Even though I am beyond schedule at several levels of reality, I took some time off during the X’mas break to read a few of the books from my to-read pile. The first one was The Dirty Streets of Heaven by Tad Williams. While I read two fantasy series by Williams, Memory, Sorrow and Thorn, and Shadowmarch, which major drawback was that they both were unnecessarily long, this short novel is a mix of urban fantasy and of detective story, except that the detective working for Heaven in our current universe and fighting the “Opposition”, i.e. Hell, at every moment. This may sound quite a weird setting, but I nonetheless enjoyed the plot, the characters and the witty dialogues (as in “a man big enough to have his own zip code”). There were some lengthy parts, inevitably, but the whole scheme was addictive enough that I read it within two days. Now, there is a second (and then a third) volume in the series that does not sound up to par, judging from the amazon reviews. But this first volume got a very positive review from Patrick Rothfuss and it can be read on its own.

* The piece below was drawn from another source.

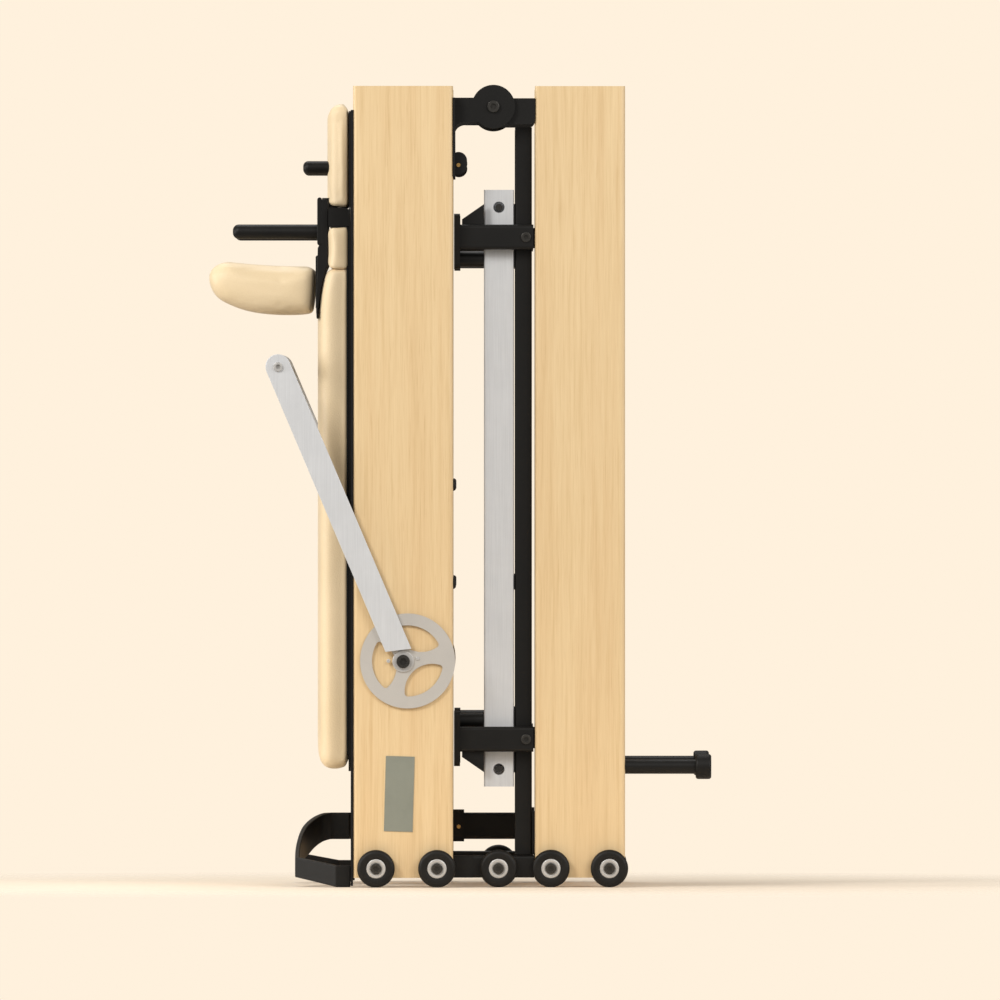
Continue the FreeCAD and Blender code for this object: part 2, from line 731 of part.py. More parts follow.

The second book I read over the vacations in Chamonix is Olen Steinhauer’s An American spy. This is the third instalment in the stories of Milo Weaver, the never-truly-retired Tourist. The volume is more into tying loose ends from previous books than into creating a new compelling story, even though it plays on the disappearance of loved ones and on a maze of double- and triple-agents. The fact that the story is told from many perspectives does not help (it is as if Weaver is now a secondary character) and the conclusion is fairly anticlimactic. A bit of nitpicking: a couple of spies (Tourists) travel to Jeddah in Saudi Arabia on a tourist visa, but there is no such thing as a Saudi tourist visa. Plus, the behaviour of the characters there is incompatible with the strict laws of Saudi Arabia.

A third book completed during those vacations is Gutted, by Tony Black. (I had actually bought this book in Warwick for my son’ British studies project but he did not look further than the backcover.) The book is taking place in Edinburgh, starting on Corstorphine Hill with a dog beating, and continuing in the seediest estates of Edinburgh where dog fights are parts of the shadow economy. The main character of the novel is the anti-hero Gus Drury, who is engaged so thoroughly in self-destruction that he would make John Rebus sound like a teetotaller! Gus is an ex-journalist who lost his job and wife to scoosh, running a pub with the help of two friends. Why he gets involved in an investigation remains unclear to me for the whole book: While Black has been hailed as a beacon for Celtic Noir, and while the style is gritty and enjoyable, I find the plot a wee bit shallow, with an uncomfortable number of coincidences. While finding this book was like discovering a long lost sibling of Rankin’s Rebus, with a pleasurable stroll through Edinburgh (!), I am far from certain I can contemplate reading the whole series

Lastly, I read (most of) Giant Thief, by David Tallerman. By bits. This may be the least convincing book in the list. The story is one of a thief who finds himself enrolled in an army he has no reason to support and steals an artefact which value he is unaware of when deserting, along with a giant. The pursuit drags on forever. There are many reasons I disliked the book: the plot is shallow, the main character is the ultimate cynic, with not enough depth to build upon. Definitely missing the sparkling charm of the Lies of Locke Lamorra.

Surprising recycling!

Posted in Books, pictures with tags , , on May 15, 2011 by xi'an

The US cover of Patrick Rothfuss’ The Wise Man’s Fear is this above gloomy passage in what appears to be a medieval fortified city… (It could be Edinburgh, it could be Saint-Malo, any idea anyone?!) So I am surprised the same picture is used for another 2004 book, Powers of Detection, which is a collection of short stories edited by Dana Stabenow, featuring Anne Perry, Charlaine Harris, and others…

It is not exactly the same picture, since taken from under a covered passage, but it is definitely the same place! It is unlikely that Powers of Detection has such an audience as to confuse Rothfuss’ fans, but I wonder if this will require a change of cover for the second printing of The Wise Man’s Fear.